# [Supplied data]
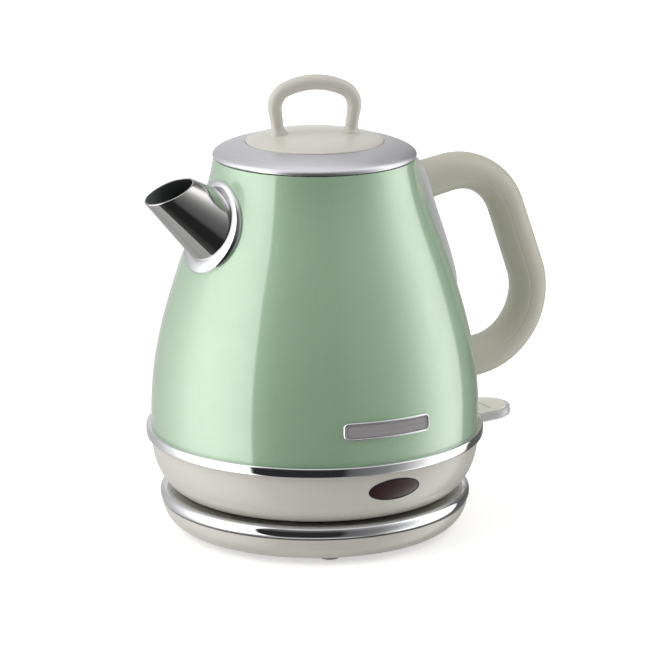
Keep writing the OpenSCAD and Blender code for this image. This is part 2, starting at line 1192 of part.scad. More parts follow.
module paddle_place() {
    translate(paddle_at)
        rotate([0, paddle_tilt, 0])
            children();
}

module switch_paddle() {
    color(cream)
        paddle_place()
            difference() {
                translate([0, 0, -paddle_t + 0.6])
                    linear_extrude(height = paddle_t - 0.6)
                        paddle_outline(paddle_edge);
                for (x = [8, 14])
                    translate([x, -8, -0.6])
                        cube([1, 16, 1]);
            }
}

module switch_rim() {
    color([0.6, 0.6, 0.6])
        paddle_place()
            difference() {
                translate([0, 0, -paddle_t])
                    linear_extrude(height = paddle_t - 0.6)
                        paddle_outline(0);
                translate([0, 0, -paddle_t + 0.6])
                    linear_extrude(height = paddle_t)
                        paddle_outline(paddle_edge);
            }
}

module switch_lever() {
    low = pivot[2] - lever_t / 2;
    color(cream)
        difference() {
            union() {
                translate([pivot[0] - lever_back, -lever_w / 2, low])
                    cube([lever_back + lever_ahead, lever_w, lever_t]);
                translate([pivot[0] - lever_t, -lever_w / 2, low])
                    cube([neck_w, lever_w, neck_h]);
                translate([pivot[0], -tongue_w / 2, paddle_at[2] - 3.4])
                    cube([paddle_at[0] - pivot[0], tongue_w, 3]);
                translate([pivot[0], lever_w / 2, pivot[2]])
                    rotate([90, 0, 0])
                        cylinder(h = lever_w, r = lever_hub_r);
            }
            translate([pivot[0], 0, pivot[2]])
                rotate([90, 0, 0])
                    cylinder(h = 40, r = pin_r, center = true);
            paddle_place()
                translate([0, -30, -20])
                    cube([40, 60, 40]);
        }
}

module switch_pin() {
    color(steel)
        translate([pivot[0], 0, pivot[2]])
            rotate([90, 0, 0])
                cylinder(h = 13, r = pin_r, center = true);
}

base_shell();
base_rim();
base_tray();
base_cover();
base_socket();
socket_contacts();
base_screws();
rubber_feet();
cord_gland();
cord_clamp();
base_leads();
kettle_connector();
jug();
jug_band();
lower_housing();
underside_cover();
housing_screws();
lens_bezel();
indicator_lens();
indicator_lamp();
lamp_leads();
heating_plate();
diffuser_plate();
heating_element();
plate_studs();
thermostat_body();
bimetal_discs();
control_screws();
steam_switch();
steam_tube();
switch_bracket();
spout_tube();
spout_collar();
filter_guides();
handle_shell();
handle_cover();
handle_inserts();
handle_screws();
gauge_frame();
gauge_window();
gauge_seal();
badge_plate();
badge_rim();
lid_rim();
lid_cap();
lid_knob();
lid_liner();
lid_seal();
lid_screws();
switch_paddle();
switch_rim();
switch_lever();
switch_pin();
filter_frame();
filter_mesh();
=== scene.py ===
"""Looks of a cordless electric kettle on its power base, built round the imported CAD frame.

Lengths are in millimetres until make_object turns them into metres. X runs from the spout to the
handle, the photographed side looks towards -Y, and z = 0 is the face of the feet.
"""

import json
import math

import bmesh
import bpy
from mathutils import Matrix, Vector


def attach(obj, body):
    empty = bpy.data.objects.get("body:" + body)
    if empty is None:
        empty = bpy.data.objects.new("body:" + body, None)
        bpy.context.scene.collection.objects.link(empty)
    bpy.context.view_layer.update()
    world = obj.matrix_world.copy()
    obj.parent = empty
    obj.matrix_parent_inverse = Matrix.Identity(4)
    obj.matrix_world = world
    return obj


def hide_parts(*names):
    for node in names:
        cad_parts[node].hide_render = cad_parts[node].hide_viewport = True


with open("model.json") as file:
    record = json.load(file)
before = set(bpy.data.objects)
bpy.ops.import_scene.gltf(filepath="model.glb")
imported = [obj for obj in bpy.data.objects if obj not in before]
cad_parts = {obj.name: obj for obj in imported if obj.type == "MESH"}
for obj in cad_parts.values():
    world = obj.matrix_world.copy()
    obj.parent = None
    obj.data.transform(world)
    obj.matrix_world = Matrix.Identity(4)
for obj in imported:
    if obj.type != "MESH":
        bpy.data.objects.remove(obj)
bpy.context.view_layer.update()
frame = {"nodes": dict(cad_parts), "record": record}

MM = 0.001
CREAM = (0.68, 0.66, 0.60)
HANDLE_CREAM = (0.60, 0.575, 0.49)
GREEN = (0.41, 0.60, 0.40)
ALONG_Y = Vector((0, 1, 0))


# ---------------------------------------------------------------- curves

def bezier(p, count):
    """Points of a cubic curve, ends included."""
    out = []
    for k in range(count + 1):
        t = k / count
        weights = ((1 - t) ** 3, 3 * t * (1 - t) ** 2, 3 * t * t * (1 - t), t ** 3)
        out.append(tuple(sum(w * q[axis] for w, q in zip(weights, p)) for axis in (0, 1)))
    return out


def arc(cx, cy, rx, ry, start, end, count):
    """Points of an elliptic arc from start to end degrees, ends included."""
    turns = [math.radians(start + (end - start) * k / count) for k in range(count + 1)]
    return [(cx + rx * math.cos(a), cy + ry * math.sin(a)) for a in turns]


def full_arc(cx, cy, rx, ry, power, start, end, count):
    """Arc of a squared-off ellipse: the higher the power, the flatter its sides."""
    out = []
    for k in range(count + 1):
        a = math.radians(start + (end - start) * k / count)
        c, s = math.cos(a), math.sin(a)
        out.append((cx + rx * math.copysign(abs(c) ** (2 / power), c),
                    cy + ry * math.copysign(abs(s) ** (2 / power), s)))
    return out


def ease(t):
    """Smooth step from 0 to 1."""
    t = min(1.0, max(0.0, t))
    return t * t * (3 - 2 * t)


def turn_of(k, count):
    """Angle in radians of the k-th of count equal steps of a full turn."""
    return 2 * math.pi * k / count


def circle(r, z, count, cx=0.0, cy=0.0):
    """Level ring of points."""
    return [(cx + r * math.cos(turn_of(k, count)), cy + r * math.sin(turn_of(k, count)), z)
            for k in range(count)]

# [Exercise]
Repeat word for word the stretch of lines from the one with "lid_seal();" down to the one with "if empty is", both included.

# [Result below]
lid_seal();
lid_screws();
switch_paddle();
switch_rim();
switch_lever();
switch_pin();
filter_frame();
filter_mesh();
=== scene.py ===
"""Looks of a cordless electric kettle on its power base, built round the imported CAD frame.

Lengths are in millimetres until make_object turns them into metres. X runs from the spout to the
handle, the photographed side looks towards -Y, and z = 0 is the face of the feet.
"""

import json
import math

import bmesh
import bpy
from mathutils import Matrix, Vector


def attach(obj, body):
    empty = bpy.data.objects.get("body:" + body)
    if empty is None:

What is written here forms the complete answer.